When the Royal Court Theater in London announced it was staging an adaptation of Maggie Nelsons’ prose poem memoir “Bluets,” my first reaction was head-scratching surprise. This largely plotless book, in which elliptical fragments of autobiography are entwined with meditations on the cultural history of the color blue and loosely coalesce around the theme of depression, doesn’t exactly scream theater.
In Margaret Perry’s adaptation, directed by Katie Mitchell and running through June 29, a trio of actors — Ben Whishaw, Emma D’Arcy and Kayla Meikle — recite passages from “Bluets” and act out moody scenes of everyday life; these are combined with innovative use of video technology and melancholic music to generate a multisensory representation of the narrator’s consciousness.
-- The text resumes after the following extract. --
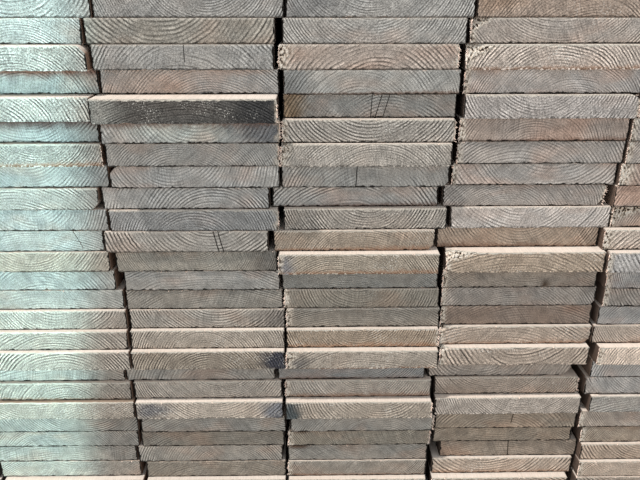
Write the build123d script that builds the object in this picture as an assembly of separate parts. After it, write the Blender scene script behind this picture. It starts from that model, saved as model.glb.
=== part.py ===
"""A stack of rough-sawn boards, laid close in flat layers with no spacers between them.

The frame: +X runs across the boards of a layer, +Y along the boards and +Z up.
The uneven, weathered ends are those at -Y. The origin is the middle of the stack's
base. All sizes are in millimetres.
"""
import os
from functools import cache

from build123d import *

# The sawn board, all of one section and one length.
BOARD_WIDTH = 140.0
BOARD_THICKNESS = 19.0
BOARD_LENGTH = 2438.0
ARRIS_BREAK = 1.0

# How far under the full width the boards of each column came off the saw.
UNDERSIZE_BY_COLUMN = [0.0, 0.0, 0.0, 1.0, 2.0, 1.0]

# Boards that came off the saw wider, or narrower where less than zero, than the rest
# of their column: the layer from the top, the column from the left, both from 0, and
# by how much.
ODD_WIDTHS = [
    (0, 2, 3.0),
    (0, 3, 4.0),
    (1, 2, 4.0),
    (1, 3, 2.0),
    (3, 4, 3.0),
    (4, 2, 3.0),
    (4, 4, 2.0),
    (5, 2, 3.0),
    (8, 3, 2.0),
    (9, 2, 3.0),
    (10, 4, 4.0),
    (12, 2, -3.0),
    (13, 4, 2.0),
    (15, 4, 2.0),
    (19, 4, 3.0),
    (22, 2, 3.0),
    (23, 4, 4.0),
]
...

It’s an admirably ambitious undertaking, but a lack of narrative thrust or tonal variation make for a somewhat bloodless experience.
The performers are stationed at three tables, each equipped with a bottle of whiskey and a tumbler. Behind each of them, a television screen plays prerecorded footage of everyday English locales: an ordinary shopping street, a subway carriage, a municipal swimming pool. Each actor is filmed by a ball-shaped camera, like a webcam, on a tripod in front of them; this footage is instantly relayed to a large movie screen, where it is superimposed over images from the TVs below, so that the actors and their backdrops merge to uncanny effect.
The gloomy aesthetic and lugubrious soundscape befit the morose timbre of the material as Nelson’s maudlin narrator reels off tidbits about her favorite color — referencing Derek Jarman, Joni Mitchell and Johann Wolfgang von Goethe — while intermittently brooding over her ex-partner, whom she addresses in wistful and reproachful tones, and recounting the struggles of a close friend who was paralyzed in an accident. (The video design is by Grant Gee and Ellie Thompson; the sound is by Paul Clark). Onstage and onscreen, we see a lot of blue: blue props, blue outfits and blue-centric video clips, including one in which a bowerbird builds a nest with bits of blue detritus.
First published in 2009, “Bluets” was reissued in 2017 after the success of Nelson’s similarly hybrid 2015 work, “The Argonauts,” which heralded a publishing fad for essay-memoirs that combined ambient erudition with diaristic introspection. But the very quality that some readers enjoy in these books — the weightlessness of the narrative, evoking an untethered, freewheeling subjectivity — makes them exceptionally ill-suited to the theater, which thrives on momentum, tension and conflict.
These elements are lacking here, and, aside from a few giggles — invariably occasioned by the narrator’s frank reminiscences about her sex life — there isn’t much mirth, either. Wishaw’s charming comic bearing does inject a sense of levity: For the past two decades, he has played a variety of roles — ranging from the poet John Keats to Paddington Bear — with a semi-abstracted, ironical air of stunned bewilderment, which is on show again here. D’Arcy and Meikle’s more wryly impassive deliveries are perhaps truer to the sardonic spirit of Nelson’s book.
The real star is the camerawork, which is at times impressively discombobulating. Every now and then, an actor lays their head on a pillow, and the lighting in their part of the stage is adjusted for nighttime; the footage relayed to the big screen from the camera in front of them doesn’t admit even the tiniest sliver of light, so that the image of slumbering calm feels strikingly hermetic, like it couldn’t possibly have been shot on this busy stage.
The Royal Court has long had a reputation for risk-taking, and this kind of vibes-based theater — in which texture, rather than action, is the driving force — is rare at major playhouses in Britain, though more common in France and Germany, where Mitchell’s work is popular. If this production drags a little, it’s because the presence of a narrator’s voice demands charisma, and Nelson’s literary achievement in “Bluets,” with its judicious cherry-picking of cultural curios, was in large part curatorial: She doesn’t have the wit and sparkle of a raconteuse.
Yet as a downbeat portrait of banal melancholia intermingled with obsessive mania, Mitchell’s “Bluets” adaptation is a competent realization of Nelson’s text. This might prompt us to consider what constitutes success in such an endeavor, and to think about the difference between a homage and an adaptation that can stand on its own. If you didn’t already know “Bluets” (the book) and went to see “Bluets” (the play), would it captivate you? I doubt it.